The ‘smith had heard tales of the forge from the old ‘smith himself and plying him with drink discovered the pact, of sorts, he held with local sprites. After the old ‘smiths wife died, the new ‘smith offered support with food and company, trying to discover more of the old man’s secrets. In the end, having extracted all the detail he could – little as it was – he poisoned the old man and took over the forge soon after. However, his understanding of the supernatural agreement proved flawed and he failed to keep to the weekly ceremonies, despite this detail being amongst those passed on by the old ‘smith. After years of struggling, and gaining some small benefit from the magic of the anvil, he finally snapped, went to the ring and desecrated the site in a rage.
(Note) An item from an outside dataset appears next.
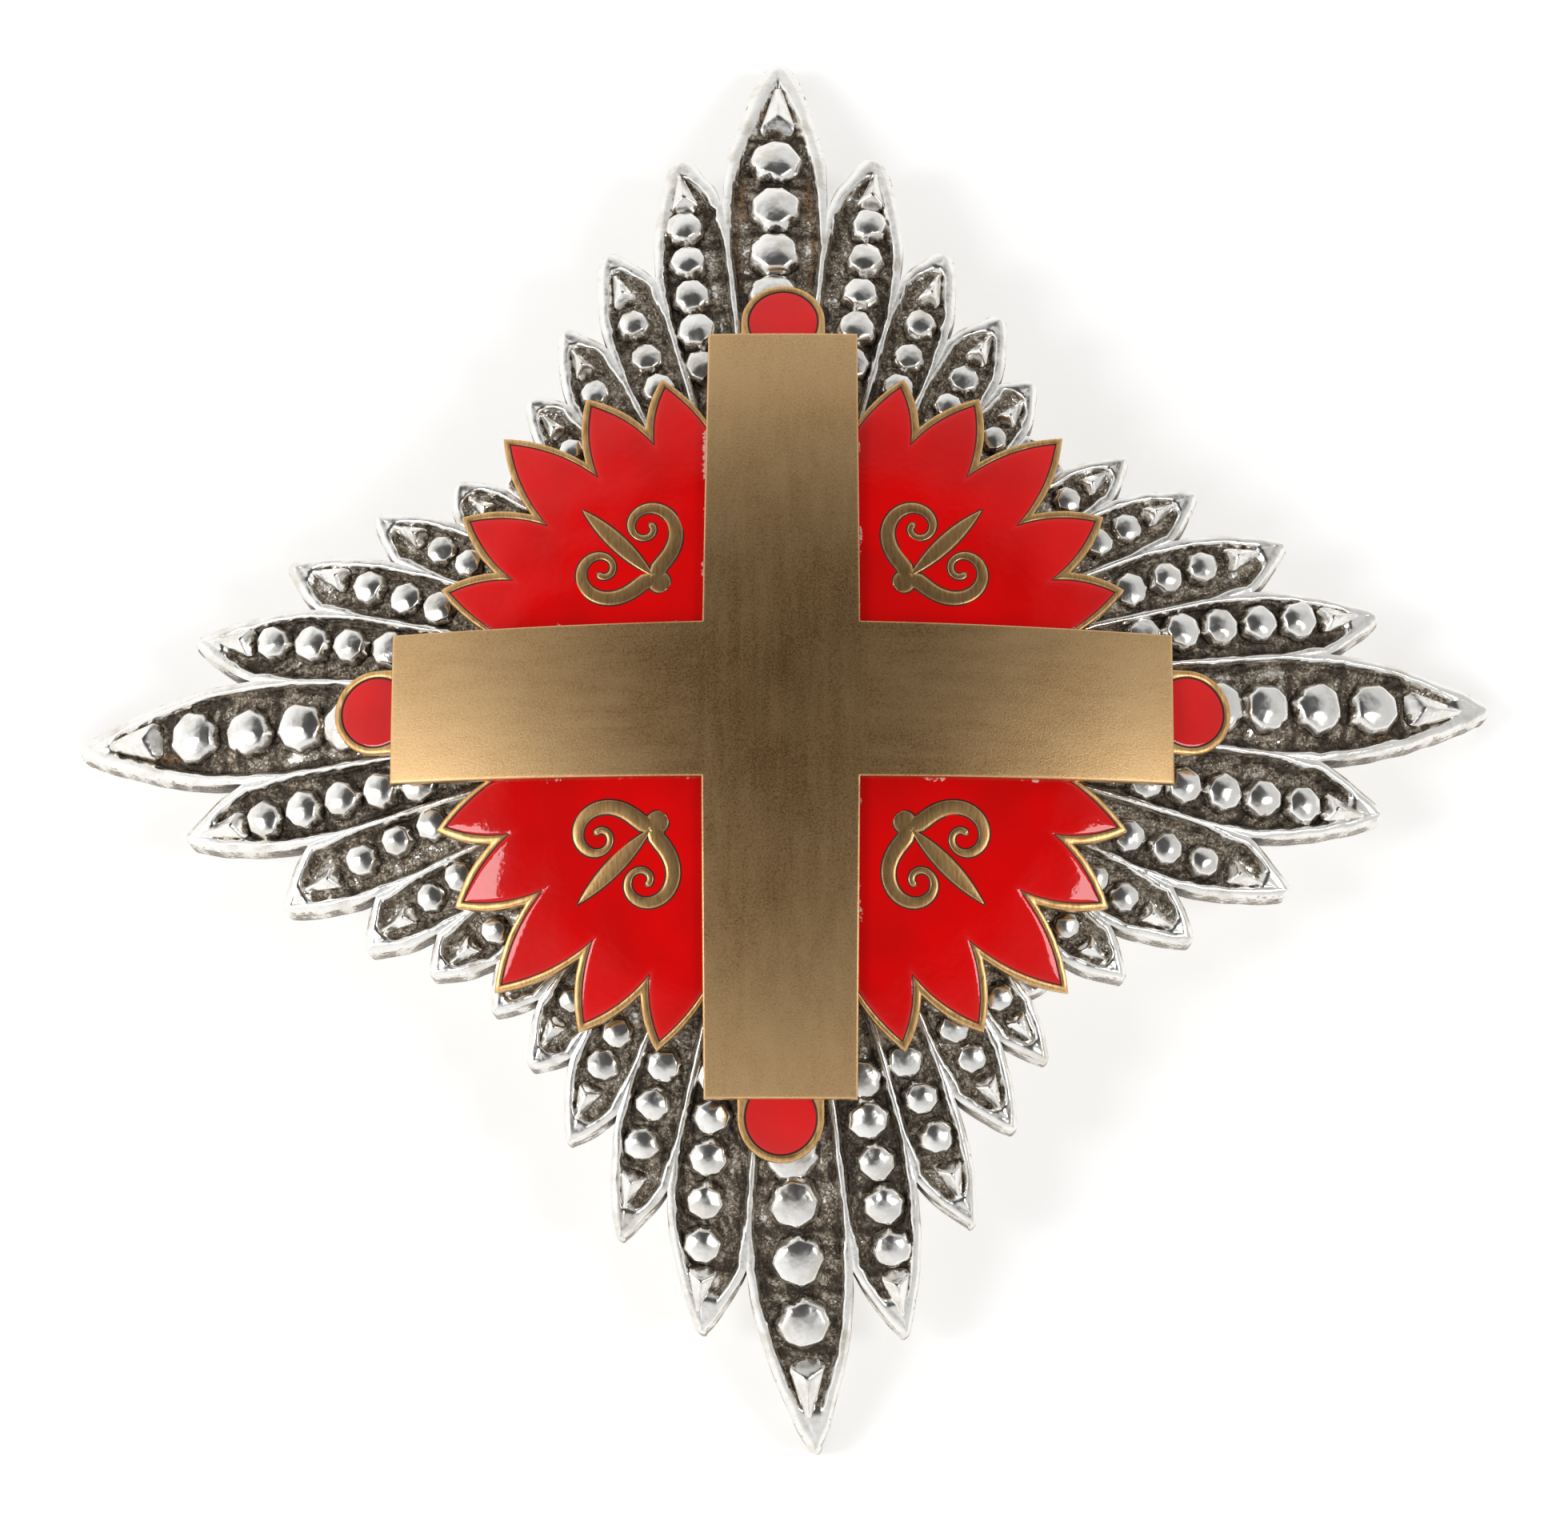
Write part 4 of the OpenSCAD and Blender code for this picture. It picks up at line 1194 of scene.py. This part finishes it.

Unless someone reseats the stones and sacrifices blood to the ring, or the Sqitch, the prosperity of the village, and the forge, will not return. Restoring the ring, or defeating the Sqitch, will drop the wall of air. The characters may return and the confront the ‘smith about his actions, or they may accuse the wrong person if the questioning of the Sqitch did not reveal enough clues. Whatever happens, the ‘smith will have actually left already, taking his tools and knocking his apprentice unconscious in a rage. The characters should discover his departure – and have the option to go after him. If they don’t the anvil will never be restored and the village will go into decline. If they do, they must get him to go to the stone ring and sacrifice drops of his blood to the ‘old religion.’ The characters might also work out the need for his blood, but not for his presence – cutting him, perhaps. Restoring the ring, the anvil will return and a Sqitch will appear to the apprentice, telling him to take care of it. The ‘smith will not be allowed to use it again and will feel nausea and revulsion whenever in sight of it.